My daughter has made great friends in Kindergarten. She has gotten especially friendly with one little girl. It seems that this girl, who I'll call Libby, kind of took my shy daughter under he wing. DD told me several times at the beginning of the school year that "Libby is mean, but not to me." Fast forward to the beginning of this week, mid-January. DD has gotten to be very friendly with several of the other kids in her class by this point. DD tells me that she doesn't like Libby anymore. She says that Libby is mean to the other kids, and she likes the other kids. I commend her for sticking up for them. So a couple of mornings ago, DD's teacher reports to me that DD has bonded with another student in the class. Great! I respond enthusiastically to the teacher. Then the teacher informs me that Libby is feeling left out as a result and is feeling sad. She, in fact, trying to physically wedge herself between the other two. I tell the teacher what DD has told me, and also tell her that despite all of this, DD still asks to do things with Libby. "Oh good," says teacher. "The relationship is salvageable then." Are you kidding me? think I. They're 5!! They'll be over it in a day and move on most likely. I don't say this. My big dilemma is whether to discuss this with Libby's mom. We have visited with the kids and each other a couple of times, and we've gotten kind of friendly with each other. Would it be good to give her a head's up? Or would it cause more stress than the situation warrants? Or more intervention than is needed? When do you leave it to the kids, or really to the teacher, to deal with? I can, and have, spoken with DD about it, but honestly, not at great length. I think it's admirable that she has chosen to steer clear of the conflict ultimately. I don't feel that she's angry with Libby, just choosing to remove herself from the conflict. I think she's managing herself in the situation just fine. Why mess with that? I'm really not sure what the teacher was asking me to do, but I think I've done my part. Do you?


  1. Jas had a similar situation last year with a girl that is again in her class. I do not believe that everyone must be friends with everyone. I told Jas that she did not need to be with friends with this girl, BUT she did need to be nice and respectful. This relieved Jas a lot, because she was very stressed with the fact that the teacher said that she HAD to be friends with this girl and the girl was forcing Jas to alienate from the rest of the class and she did not want that. Once I gave Jas "permission" to do what she felt was right for her, the situation resolved it's self for the most part. Occasionally Jas will come home and tell me that she played with the girl yesterday and today the girl was giving her problems because she was playing with someone else. Jas tells the girl that "yesterday was your turn and today is someone else's." Give your DD the power to make her own choices and just keep an eye on things.

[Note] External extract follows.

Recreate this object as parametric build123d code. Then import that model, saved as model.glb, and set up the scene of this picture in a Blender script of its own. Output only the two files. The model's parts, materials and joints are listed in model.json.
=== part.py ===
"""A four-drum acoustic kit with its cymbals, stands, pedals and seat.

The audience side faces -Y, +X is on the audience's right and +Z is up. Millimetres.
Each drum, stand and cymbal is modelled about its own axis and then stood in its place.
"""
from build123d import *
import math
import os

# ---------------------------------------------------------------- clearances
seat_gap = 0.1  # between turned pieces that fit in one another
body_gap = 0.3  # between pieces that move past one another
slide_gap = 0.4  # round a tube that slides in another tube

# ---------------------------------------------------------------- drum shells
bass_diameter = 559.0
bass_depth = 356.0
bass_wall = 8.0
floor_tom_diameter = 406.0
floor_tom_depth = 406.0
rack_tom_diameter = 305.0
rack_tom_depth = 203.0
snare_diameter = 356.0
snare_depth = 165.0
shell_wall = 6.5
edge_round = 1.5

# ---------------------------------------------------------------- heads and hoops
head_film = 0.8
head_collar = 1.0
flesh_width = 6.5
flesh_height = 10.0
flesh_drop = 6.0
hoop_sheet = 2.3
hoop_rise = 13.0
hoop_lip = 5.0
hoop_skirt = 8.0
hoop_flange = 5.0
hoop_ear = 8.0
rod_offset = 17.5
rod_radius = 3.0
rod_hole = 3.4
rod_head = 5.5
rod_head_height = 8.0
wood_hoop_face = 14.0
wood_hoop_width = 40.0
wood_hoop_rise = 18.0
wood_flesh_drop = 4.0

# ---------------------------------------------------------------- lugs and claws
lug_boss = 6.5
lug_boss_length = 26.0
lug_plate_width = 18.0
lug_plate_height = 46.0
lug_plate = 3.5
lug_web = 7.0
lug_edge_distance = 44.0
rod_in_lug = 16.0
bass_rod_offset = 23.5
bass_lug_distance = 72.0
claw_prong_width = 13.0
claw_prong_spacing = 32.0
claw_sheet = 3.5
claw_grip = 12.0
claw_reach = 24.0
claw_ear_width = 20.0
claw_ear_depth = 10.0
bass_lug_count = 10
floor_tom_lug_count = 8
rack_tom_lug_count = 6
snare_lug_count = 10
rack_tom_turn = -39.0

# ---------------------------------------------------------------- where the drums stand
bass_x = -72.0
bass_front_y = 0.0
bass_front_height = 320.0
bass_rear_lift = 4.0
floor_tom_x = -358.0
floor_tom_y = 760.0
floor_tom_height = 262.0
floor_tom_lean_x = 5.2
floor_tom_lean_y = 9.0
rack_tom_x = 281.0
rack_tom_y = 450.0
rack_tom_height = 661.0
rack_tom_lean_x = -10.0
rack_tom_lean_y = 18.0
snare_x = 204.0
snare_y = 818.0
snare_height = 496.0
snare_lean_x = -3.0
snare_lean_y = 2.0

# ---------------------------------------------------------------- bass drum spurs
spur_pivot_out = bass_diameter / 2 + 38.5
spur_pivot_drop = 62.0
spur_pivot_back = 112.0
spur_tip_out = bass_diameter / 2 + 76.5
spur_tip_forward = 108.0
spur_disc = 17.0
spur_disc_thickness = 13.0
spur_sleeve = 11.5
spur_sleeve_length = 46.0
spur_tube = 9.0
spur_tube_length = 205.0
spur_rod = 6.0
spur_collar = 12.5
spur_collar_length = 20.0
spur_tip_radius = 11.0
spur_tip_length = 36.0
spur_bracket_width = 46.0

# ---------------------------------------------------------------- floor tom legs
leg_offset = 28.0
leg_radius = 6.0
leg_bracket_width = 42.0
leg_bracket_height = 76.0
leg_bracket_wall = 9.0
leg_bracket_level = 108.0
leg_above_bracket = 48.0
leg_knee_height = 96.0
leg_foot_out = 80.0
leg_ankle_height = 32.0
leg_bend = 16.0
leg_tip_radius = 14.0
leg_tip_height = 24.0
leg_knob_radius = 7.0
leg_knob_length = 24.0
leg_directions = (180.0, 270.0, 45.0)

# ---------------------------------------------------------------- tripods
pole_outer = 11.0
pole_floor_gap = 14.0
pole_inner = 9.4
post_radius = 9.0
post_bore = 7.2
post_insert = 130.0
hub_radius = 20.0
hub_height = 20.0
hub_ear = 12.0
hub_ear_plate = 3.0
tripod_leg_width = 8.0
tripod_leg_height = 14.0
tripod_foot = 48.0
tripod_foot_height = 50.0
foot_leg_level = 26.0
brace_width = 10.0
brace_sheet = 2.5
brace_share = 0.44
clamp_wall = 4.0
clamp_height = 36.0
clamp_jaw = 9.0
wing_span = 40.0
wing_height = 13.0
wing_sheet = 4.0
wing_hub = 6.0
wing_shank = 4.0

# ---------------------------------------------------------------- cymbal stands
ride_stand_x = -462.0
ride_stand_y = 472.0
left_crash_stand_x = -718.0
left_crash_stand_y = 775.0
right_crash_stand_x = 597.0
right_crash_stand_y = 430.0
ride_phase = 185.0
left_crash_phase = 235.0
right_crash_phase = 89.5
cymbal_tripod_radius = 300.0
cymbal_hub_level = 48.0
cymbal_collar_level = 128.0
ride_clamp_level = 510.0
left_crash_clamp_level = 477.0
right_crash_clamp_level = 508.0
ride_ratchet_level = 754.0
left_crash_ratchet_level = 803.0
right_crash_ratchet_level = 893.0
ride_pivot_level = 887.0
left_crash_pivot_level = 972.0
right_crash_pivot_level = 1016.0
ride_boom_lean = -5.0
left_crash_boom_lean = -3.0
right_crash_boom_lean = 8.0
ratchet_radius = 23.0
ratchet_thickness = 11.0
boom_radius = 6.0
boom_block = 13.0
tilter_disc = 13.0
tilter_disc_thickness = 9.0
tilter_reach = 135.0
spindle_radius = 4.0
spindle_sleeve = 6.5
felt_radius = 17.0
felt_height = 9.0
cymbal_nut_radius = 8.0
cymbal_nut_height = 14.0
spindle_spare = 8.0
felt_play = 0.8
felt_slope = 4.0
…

  2. Yep--unless it becomes an issue where your daughter is doing something wrong, it's fine to leave it alone. The teacher may not know how to deal with it, or perhaps she feels deeply for kids who are left out--who knows?

    I am not sure about bringing it up with Libby's mom. If you do, just make sure that neither of your are have any expectations of the other solving it--that's for the girls to figure out, especially since they are not actually fighting or anything. Perhaps you can just wait it out for now and see what happens. :)

  3. I'm a big believer in "leave things alone" UNLESS your child does not want to go to school. I would not call the other mom. Chances are things will resolve on their own- these things tend to. I completely agree with the comment above- your child does not need to be friends with everyone, but must treat others kindly. I would continue to ask DD how things are going at school, who did she play with, how's Libby, etc... to make sure your daughter is doing OK at school.


  4. My daughter seems pretty unswayed by the situation, and enjoys school. I will leave well enough alone. Thanks guys.

  5. I agree. While it can be tempting to try to "help", it can really make matters worse by talking to the girl's mother. If Erin's fine and the teacher confirms that, then that's all you can ask for. She doesn't need your help here, and that's a beautiful thing!